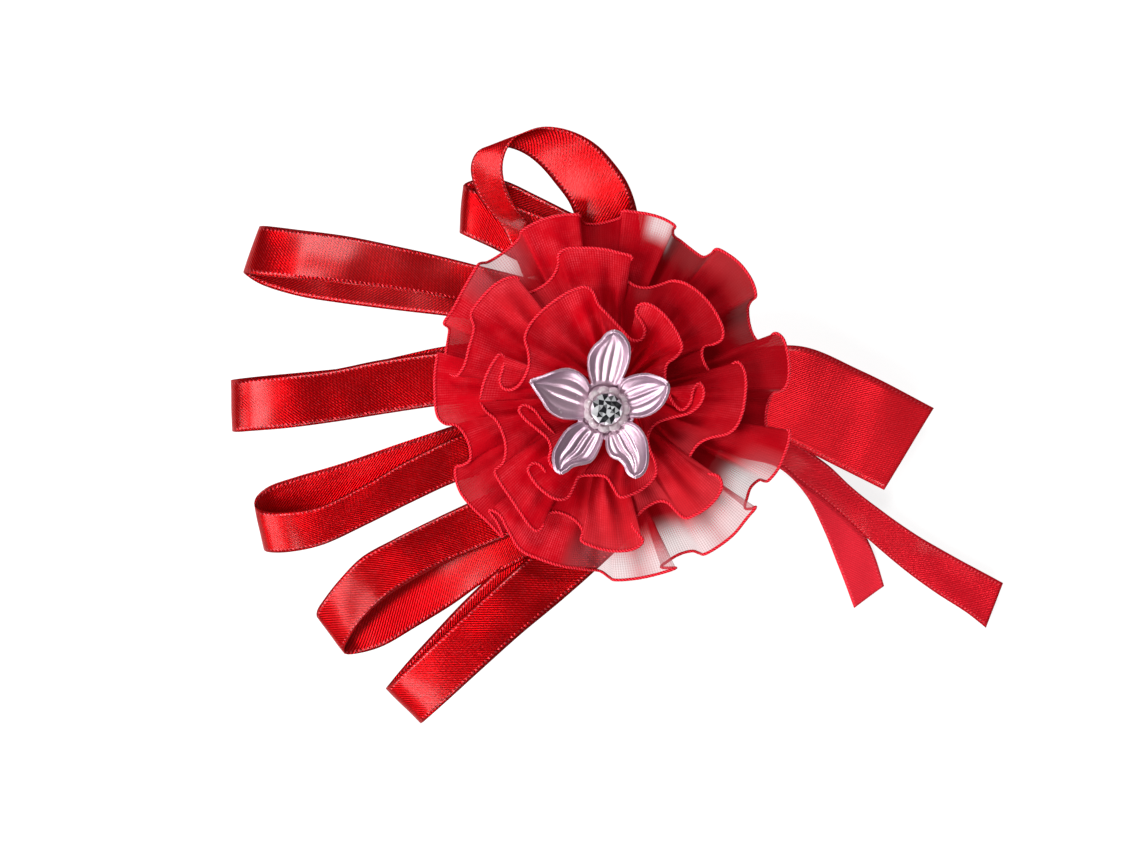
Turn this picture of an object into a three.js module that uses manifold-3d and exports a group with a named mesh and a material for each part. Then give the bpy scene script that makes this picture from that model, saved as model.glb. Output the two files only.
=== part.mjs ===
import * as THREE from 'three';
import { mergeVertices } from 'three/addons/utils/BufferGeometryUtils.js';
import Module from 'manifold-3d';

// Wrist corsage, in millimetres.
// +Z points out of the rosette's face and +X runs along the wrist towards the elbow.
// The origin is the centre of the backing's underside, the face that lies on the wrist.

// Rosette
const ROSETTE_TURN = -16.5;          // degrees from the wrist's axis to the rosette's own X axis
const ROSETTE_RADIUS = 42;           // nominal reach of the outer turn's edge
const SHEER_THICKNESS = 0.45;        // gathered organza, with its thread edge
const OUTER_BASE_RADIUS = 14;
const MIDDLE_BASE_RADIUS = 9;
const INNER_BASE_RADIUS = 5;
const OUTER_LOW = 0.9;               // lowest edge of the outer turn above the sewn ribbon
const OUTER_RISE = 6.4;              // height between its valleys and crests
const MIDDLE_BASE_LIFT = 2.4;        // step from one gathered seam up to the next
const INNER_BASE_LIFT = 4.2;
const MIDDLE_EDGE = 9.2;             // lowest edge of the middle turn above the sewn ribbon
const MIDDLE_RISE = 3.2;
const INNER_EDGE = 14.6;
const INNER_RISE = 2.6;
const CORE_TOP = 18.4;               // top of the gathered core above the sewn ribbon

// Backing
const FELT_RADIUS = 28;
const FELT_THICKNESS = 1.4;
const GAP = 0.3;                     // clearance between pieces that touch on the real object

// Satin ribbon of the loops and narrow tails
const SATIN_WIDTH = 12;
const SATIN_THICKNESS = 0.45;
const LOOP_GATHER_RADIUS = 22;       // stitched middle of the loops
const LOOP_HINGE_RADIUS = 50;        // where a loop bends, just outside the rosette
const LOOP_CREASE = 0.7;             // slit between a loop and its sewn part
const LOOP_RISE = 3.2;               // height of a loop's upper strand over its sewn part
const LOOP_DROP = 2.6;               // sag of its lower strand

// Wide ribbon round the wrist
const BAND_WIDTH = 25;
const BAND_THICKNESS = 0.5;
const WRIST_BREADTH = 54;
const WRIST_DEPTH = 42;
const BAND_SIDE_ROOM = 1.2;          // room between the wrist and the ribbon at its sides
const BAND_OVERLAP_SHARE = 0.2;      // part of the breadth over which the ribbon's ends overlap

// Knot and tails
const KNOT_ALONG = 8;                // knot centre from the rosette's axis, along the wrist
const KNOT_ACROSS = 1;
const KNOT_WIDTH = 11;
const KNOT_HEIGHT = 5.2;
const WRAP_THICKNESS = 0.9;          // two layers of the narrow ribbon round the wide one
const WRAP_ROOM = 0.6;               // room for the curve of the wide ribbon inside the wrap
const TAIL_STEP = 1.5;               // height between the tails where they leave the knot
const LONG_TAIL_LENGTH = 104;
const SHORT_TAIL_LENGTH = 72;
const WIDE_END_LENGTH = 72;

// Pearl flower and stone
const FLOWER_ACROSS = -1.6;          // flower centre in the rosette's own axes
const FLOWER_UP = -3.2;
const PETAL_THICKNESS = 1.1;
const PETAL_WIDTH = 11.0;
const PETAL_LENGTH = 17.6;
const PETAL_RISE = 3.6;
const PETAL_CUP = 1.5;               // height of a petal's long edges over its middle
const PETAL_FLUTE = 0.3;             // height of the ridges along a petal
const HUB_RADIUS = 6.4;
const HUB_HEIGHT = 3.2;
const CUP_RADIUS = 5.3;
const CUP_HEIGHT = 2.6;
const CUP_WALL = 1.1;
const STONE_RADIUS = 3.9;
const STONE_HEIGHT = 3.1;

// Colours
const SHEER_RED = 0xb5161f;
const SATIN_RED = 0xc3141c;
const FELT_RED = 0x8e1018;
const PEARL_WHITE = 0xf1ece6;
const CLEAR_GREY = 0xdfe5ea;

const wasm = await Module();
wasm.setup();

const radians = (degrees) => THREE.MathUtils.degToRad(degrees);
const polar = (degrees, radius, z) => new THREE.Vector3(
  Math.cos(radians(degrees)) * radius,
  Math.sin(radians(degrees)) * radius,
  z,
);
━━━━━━
__REQUIRED WORK__.
Print exactly, and only, the lines beginning at the top of the listing and ending at the line with "on the wrist.".

__REPLY TO THE TASK__.
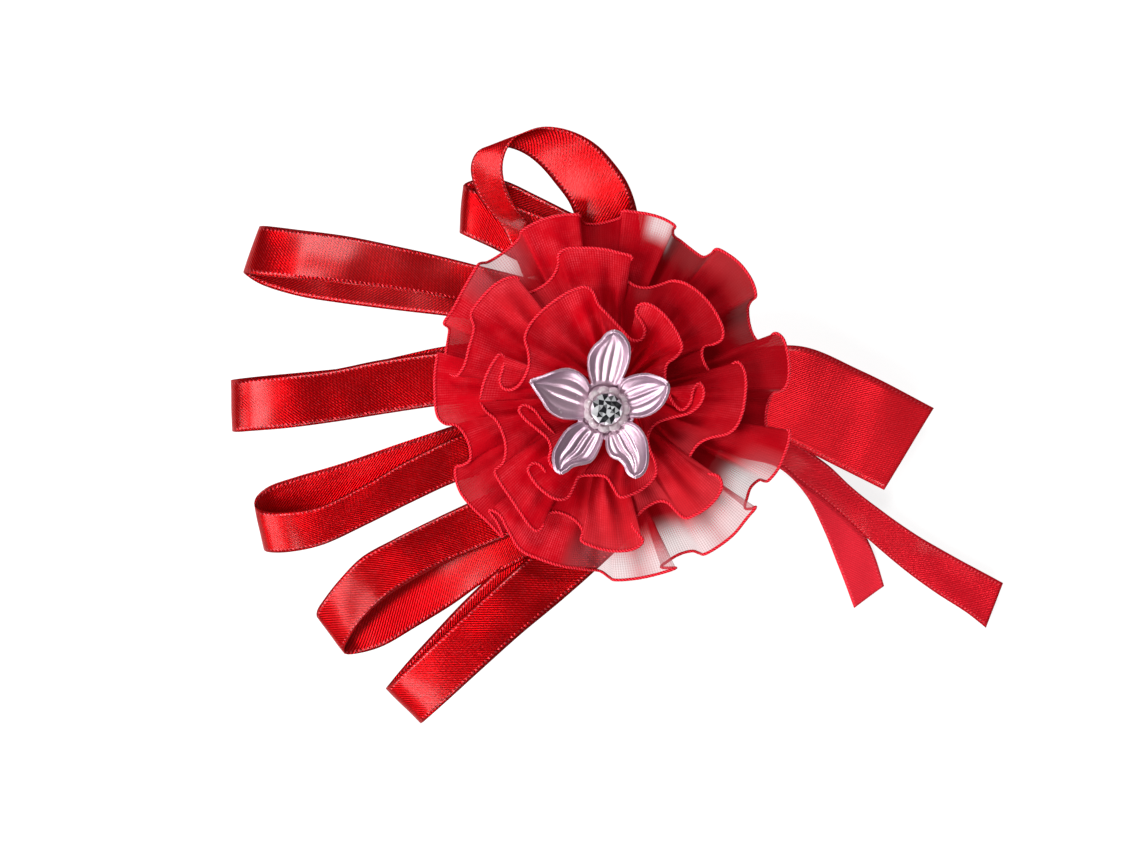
Turn this picture of an object into a three.js module that uses manifold-3d and exports a group with a named mesh and a material for each part. Then give the bpy scene script that makes this picture from that model, saved as model.glb. Output the two files only.
=== part.mjs ===
import * as THREE from 'three';
import { mergeVertices } from 'three/addons/utils/BufferGeometryUtils.js';
import Module from 'manifold-3d';

// Wrist corsage, in millimetres.
// +Z points out of the rosette's face and +X runs along the wrist towards the elbow.
// The origin is the centre of the backing's underside, the face that lies on the wrist.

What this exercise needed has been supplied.